What is design of experiments in total quality management?
In Total Quality Management (TQM), the Design of Experiments (DOE) plays a crucial role as a problem-solving and quality improvement tool. DOE is used to systematically identify and analyse the factors that affect the quality of products or processes. It helps organisations understand the interactions between variables, optimise process parameters, and reduce defects or variations. By integrating DOE into TQM practices, businesses can achieve more consistent quality, lower costs, and enhanced customer satisfaction.
What are the tools of quality?
The tools of quality, often referred to as quality tools or quality management tools, are a set of techniques and methods used to improve processes, products, and services. These tools include statistical methods, problem-solving techniques, and visual aids designed to identify, analyse, and address quality-related issues. Some of the key quality tools include Pareto analysis, Ishikawa diagrams, process mapping, statistical process control, and Design of Experiments (DOE).
What are the basic tools of quality?
The basic tools of quality, also known as the “7 Basic Quality Tools,” are a subset of the broader quality tools and include:
- Check Sheets: Used for data collection and tallying.
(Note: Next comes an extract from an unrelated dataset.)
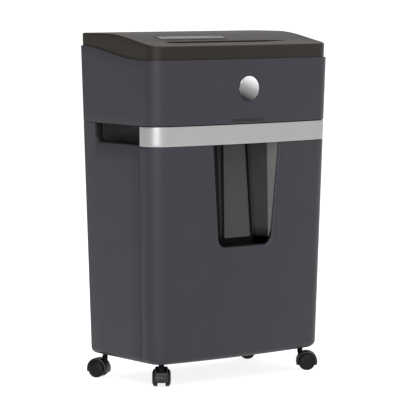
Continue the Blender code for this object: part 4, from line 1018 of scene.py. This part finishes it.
def slot_trough(end, tip):
    """A hollow that runs on from an end of the slot, and narrows and rises to its tip."""
    start = end + (end - tip) * 0.1
    rows = []
    for share in (0.0, 0.2, 0.4, 0.6, 0.8, 1.0):
        x = start + (tip - start) * share
        near = SLOT_Y - SLOT_HALF_Y * (1 - 0.9 * share)
        far = SLOT_Y + SLOT_HALF_Y * (1 - 0.9 * share)
        deep = 0.0018 * (1 - share) ** 0.7 + 0.0002
        low = [(x, y, cover_height(x, y, 0.03) - deep) for y in (near, far)]
        rows.append(low + [(x, far, ABOVE_ALL), (x, near, ABOVE_ALL)])
    return solid(rows)


def build_cover():
    cover = mesh_object("top_cover_shell", cover_block(COVER_INSET, 0.0, COVER_ROUND, SKIRT_BOTTOM), COVER)
    cut(cover, cover_block(COVER_INSET + COVER_WALL, COVER_WALL, 0.0008, SKIRT_BOTTOM - 0.005))
    middle = (SLOT_RIGHT_X + SLOT_LEFT_X) / 2
    half = (SLOT_RIGHT_X - SLOT_LEFT_X) / 2
    cut(cover, plate(half, SLOT_HALF_Y, 0.003, 5, ((0, 0.56), (0, ABOVE_ALL)), (middle, SLOT_Y)))
    cut(cover, slot_trough(SLOT_RIGHT_X, SLOT_RIGHT_X + 0.04))
    cut(cover, slot_trough(SLOT_LEFT_X, SLOT_LEFT_X - 0.012))
    place, half_x, half_y = panel_place()
    pocket = plate(half_x + 0.0003, half_y + 0.0003, PANEL_ROUND, 10, ((0, -0.002), (0, 0.02)))
    cut(cover, pocket, place=place)
    for x in BUTTON_X:
        cut(cover, rod(-0.02, 0.02, 0.006, 32, "Z", (x - place.translation.x, 0, 0)), place=place)
    shown(cover, "root", ["top_cover"], 38)


def panel_place():
    """Where the control panel's top face is, and its half sizes on the slope that it lies on."""
    low, high = PANEL_SLOPE_Y
    tilt = atan2(cover_top(high) - cover_top(low), high - low)
    y = sum(PANEL_Y) / 2
    z = cover_top(low) + (y - low) * tan(tilt)
    place = Matrix.Translation((sum(PANEL_X) / 2, y, z)) @ Matrix.Rotation(tilt, 4, "X")
    return place, (PANEL_X[1] - PANEL_X[0]) / 2, (PANEL_Y[1] - PANEL_Y[0]) / 2 / cos(tilt)


def build_panel():
    """The panel's plate and its gloss inlay, with holes for the buttons and the lens."""
    place, half_x, half_y = panel_place()
    layers = ((0, -0.0017), (0, -0.0006), (0.0002, -0.0003), (0.0006, -0.0001), (0.0012, 0.0))
    panel = mesh_object("control_panel_plate", plate(half_x, half_y, PANEL_ROUND, 10, layers), COVER)
    layers = ((0, -0.0012), (0, 0.0001), (0.0002, 0.0003), (0.0007, 0.0004))
    inlay_plate = plate(INLAY_HALF_X, INLAY_HALF_Y, INLAY_HALF_Y - 0.0001, 12, layers)
    inlay = mesh_object("control_panel_inlay", inlay_plate, PANEL)
    # The inlay's socket is the inlay's outline moved outwards
    layers = ((-0.0001, -0.0013), (-0.0001, 0.01))
    cut(panel, plate(INLAY_HALF_X, INLAY_HALF_Y, INLAY_HALF_Y - 0.0001, 12, layers))
    middle, half = lens_span(place)
    for piece in (panel, inlay):
        for x in BUTTON_X:
            cut(piece, rod(-0.01, 0.01, 0.0059, 40, "Z", (x - place.translation.x, 0, 0)))
        window = ((-0.0003, -0.01), (-0.0003, 0.01))
        cut(piece, plate(half, LENS_HALF_Y, LENS_HALF_Y - 0.0001, 6, window, (middle, 0)))
        piece.matrix_world = place
    shown(panel, "root", ["control_panel"])
    shown(inlay, "root", [])


def lens_span(place):
    """The middle and half length of the indicator's lens, from the panel's centre."""
    low, high = (x - place.translation.x for x in LENS_X)
    return (low + high) / 2, (high - low) / 2


def build_lens():
    place, _half_x, _half_y = panel_place()
    middle, half = lens_span(place)
    layers = ((0, -0.0017), (0, -0.0001), (0.0003, 0.0001), (0.0008, 0.0002))
    bm = plate(half, LENS_HALF_Y, LENS_HALF_Y - 0.0001, 6, layers, (middle, 0))
    lens = mesh_object("indicator_window", bm, LENS)
    lens.matrix_world = place
    shown(lens, "root", ["indicator_lens"])


def build_buttons():
    """Three dished caps, drawn as (height, radius) profiles."""
    place, _half_x, _half_y = panel_place()
    profile = [(-0.004, 0), (-0.004, 0.0055), (0.0003, 0.0055), (0.0006, 0.0053), (0.0008, 0.0049),
               (0.0009, 0.0044), (0.0008, 0.003), (0.0006, 0.0015), (0.0005, 0)]
    for x, node in zip(BUTTON_X, ("reverse_button", "power_button", "forward_button")):
        button = mesh_object(node + "_cap", turned(profile, 40), PANEL)
        button.matrix_world = place @ Matrix.Translation((x - place.translation.x, 0, 0))
        shown(button, node, [node])


# --- Castors

def round_axle(radius, degrees, y):
    """A point at a radius and an angle round a castor's axle."""
    angle = radians(degrees)
    return TRAIL + radius * cos(angle), y, WHEEL_RADIUS + radius * sin(angle)


def mesh_of(obj, degrees):
    """The smoothed mesh of an object, which is removed."""
    mesh = obj.data
    mesh.shade_smooth()
    mesh.set_sharp_from_angle(angle=radians(degrees))
    bpy.data.objects.remove(obj, do_unlink=True)
    return mesh


def hood_mesh():
    """A castor's hood, drawn with its stem on Z and its wheels' axle along Y, behind the stem."""
    section = [(-HOOD_HALF, HOOD_INNER)]
    section += [(across - HOOD_HALF, HOOD_RADIUS - along) for across, along in arc(HOOD_SHOULDER, 5)[::-1]]
    section += [(-y, radius) for y, radius in section[::-1]]
    low, high = HOOD_ANGLES
    rings = [[round_axle(radius, low + (high - low) * k / 48, y) for y, radius in section] for k in range(49)]
    hood = mesh_object("hood_shape", solid(rings), HOOD)
    web = [[round_axle(0.0185 - shrink, -22 + 224 * k / 40, y) for k in range(41)]
           for y, shrink in ((-0.0059, 0.0008), (-0.0054, 0.0), (0.0054, 0.0), (0.0059, 0.0008))]
    cut(hood, solid(web), "UNION")
    cut(hood, rod(-AXLE_HALF, AXLE_HALF, AXLE_RADIUS, 24, "Y", (TRAIL, 0, WHEEL_RADIUS)), "UNION")
    profile = [(COLLAR_LOW, 0), (COLLAR_LOW, 0.0014), (0.0285, 0.0034), (0.031, 0.0045),
               (0.0335, COLLAR_RADIUS), (0.0381, COLLAR_RADIUS), (0.0385, 0.0045), (0.0385, 0)]
    cut(hood, turned(profile, 40), "UNION")
    cut(hood, rod(0.0282, 0.05, 0.0041, 32))
    edged(hood, 0.0003, 45)
    # The collar is near black: painted shade under the body
    hood.data.materials.append(PAINTED_SHADE_BLACK)
    for face in hood.data.polygons:
        x, y, z = face.center
        if hypot(x, y) < COLLAR_RADIUS + 0.0006 and z > COLLAR_LOW - 0.0004:
            face.material_index = 1
    return mesh_of(hood, 38)


def wheel_mesh():
    """A castor's wheel, drawn about its own axis, which is Y, with its outer face at +Y."""
    face = WHEEL_WIDTH
    profile = [(face - 0.0004, 0), (face - 0.0003, 0.0026), (face - 0.0006, 0.003), (face - 0.0001, 0.0034),
               (face, 0.006)]
    profile += [(face - 0.0018 * (k / 8) ** 2.2, 0.006 + 0.007 * (k / 8)) for k in range(1, 9)]
    profile += [(face - 0.0026, 0.0132), (face - 0.0027, 0.01345), (face - 0.0024, 0.01385),
                (face - 0.0028, 0.0144), (face - 0.0036, 0.0148), (face - 0.0048, WHEEL_RADIUS)]
    profile += [(0.003, WHEEL_RADIUS), (0.0012, 0.01496), (0.0005, 0.0147), (0.0001, 0.0142), (0, 0.013),
                (0, 0.0029), (face - 0.002, 0.0029), (face - 0.002, 0)]
    return mesh_of(mesh_object("wheel_shape", turned(profile, 64, "Y"), TYRE), 35)


def placed_copy(name, shape, place):
    mesh = shape.copy()
    mesh.transform(place)
    return new_object(name, mesh)


def build_castors():
    hood_shape = hood_mesh()
    wheel_shape = wheel_mesh()
    for corner, (x, y, degrees) in CASTORS.items():
        place = Matrix.Translation((x, y, 0)) @ Matrix.Rotation(radians(degrees), 4, "Z")
        hood = placed_copy(f"{corner}_hood_moulding", hood_shape, place)
        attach(hood, f"{corner}_castor")
        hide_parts(f"{corner}_castor_hood")
        for letter, side in (("a", 1), ("b", -1)):
            turn = Matrix.Rotation(0.0 if side > 0 else pi, 4, "Z")
            axle = place @ Matrix.Translation((TRAIL, side * WHEEL_SIDE, WHEEL_RADIUS)) @ turn
            wheel = placed_copy(f"{corner}_tyre_{letter}", wheel_shape, axle)
            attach(wheel, f"{corner}_wheel_{letter}")
            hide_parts(f"{corner}_wheel_{letter}")


# --- Carried-over nodes

CARRIED = (
    (BLACK, ("head_base_tray", "feed_throat", "paper_sensor_housing", "interlock_switch", "gearbox_cover",
             "front_stripper_comb", "rear_stripper_comb", "power_inlet", "mains_rocker", "vent_grille")),
    (STEEL, ("front_cutter_shaft", "rear_cutter_shaft", "rear_timing_gear", "front_timing_gear", "drive_gear",
             "motor_shaft_pinion", "gear_stud", "front_tie_rod", "rear_tie_rod")),
    (BLACK_STEEL, tuple(f"{corner}_castor_stem" for corner in CASTORS)),
    (BRONZE, ("left_bearing_block", "right_bearing_block")),
    (ZINC, ("left_mechanism_plate", "right_mechanism_plate", "motor")),
    (NYLON, ("paper_sensor_lever", "interlock_plunger", "reduction_gear")),
    (BOARD, ("circuit_board",)),
)


def carry_over():
    """Gives the CAD's own nodes their materials and softly broken edges."""
    for material, nodes in CARRIED:
        for name in nodes:
            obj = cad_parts[name]
            obj.data.materials.clear()
            obj.data.materials.append(material)
            modifier_of(obj, "WELD", merge_threshold=1e-5)
            modifier_of(obj, "BEVEL", width=0.00025, segments=2, limit_method="ANGLE",
                        angle_limit=radians(50), use_clamp_overlap=True)


# --- Stage, lights and camera

def build_stage():
    """A bright white floor, and white surroundings that dim towards the back."""
    white = finished("floor_white", (0.35, 0.35, 0.35), 0.9, 40.0, 0.0, 0.005, 0.02, 0.0,
                     Emission_Strength=0.85, Emission_Color=(1.0, 1.0, 1.0, 1.0))
    corners = [[(-FLOOR_HALF, y, FLOOR_Z), (FLOOR_HALF, y, FLOOR_Z)] for y in (-FLOOR_HALF, FLOOR_HALF)]
    floor = mesh_object("floor", sheet(corners), white)
    world = bpy.data.worlds.new("studio")
    bpy.context.scene.world = world
    world.use_nodes = True
    tree = world.node_tree
    background = tree.nodes["Background"]
    background.inputs["Color"].default_value = (1.0, 1.0, 1.0, 1.0)
    toward = add_node(tree, "VectorMath", "DOT_PRODUCT")
    toward.inputs[1].default_value = BRIGHT_WAY
    tree.links.new(add_node(tree, "TexCoord").outputs["Generated"], toward.inputs[0])
    fade = ranged(tree, toward.outputs["Value"], -0.95, 0.75, DIM_SIDE, BRIGHT_SIDE, "SMOOTHSTEP")
    tree.links.new(fade, background.inputs["Strength"])


def direction_of(azimuth, elevation):
    """The direction of two angles. Azimuth 0 is in front, and 90 is on the right."""
    a, e = radians(azimuth), radians(elevation)
    return Vector((sin(a) * cos(e), -cos(a) * cos(e), sin(e)))


def soft_light(name, azimuth, elevation, distance, size, power):
    """A rectangular area light aimed at the shredder."""
    data = bpy.data.lights.new(name, "AREA")
    data.shape = "RECTANGLE"
    data.size, data.size_y = size
    data.energy = power
    light = new_object(name, data)
    away = direction_of(azimuth, elevation)
    light.location = Vector(LIGHT_AIM) + away * distance
    light.rotation_mode = "QUATERNION"
    light.rotation_quaternion = away.to_track_quat("Z", "Y")


def build_camera():
    data = bpy.data.cameras.new("camera")
    data.sensor_width = 36
    data.lens = CAMERA_LENS
    data.shift_x, data.shift_y = CAMERA_SHIFT
    data.clip_end = 1000
    camera = new_object("camera", data)
    camera.location = CAMERA_AT
    camera.rotation_mode = "QUATERNION"
    camera.rotation_quaternion = (-direction_of(*CAMERA_ANGLES)).to_track_quat("-Z", "Y")
    bpy.context.scene.camera = camera
    bpy.context.scene.view_settings.view_transform = "Standard"


build_camera()
build_stage()
for light in LIGHTS:
    soft_light(*light)

build_cabinet()
build_grips()
build_bin_front()
build_band()
build_scoop()
build_sill()
build_bucket()
build_head()
build_badge()
build_light_bar()
build_cover()
build_panel()
build_lens()
build_buttons()
build_castors()
carry_over()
- Histograms: Visualise data distributions.
- Pareto Charts: Prioritise issues based on frequency or impact.
- Cause-and-Effect Diagrams (Fishbone or Ishikawa Diagrams): Identify root causes of problems.
- Scatter Diagrams: Show relationships between variables.
- Control Charts: Monitor process stability.
- Flowcharts: Illustrate process workflows.
These basic tools are often the first step in quality improvement initiatives and can help organisations address common quality challenges.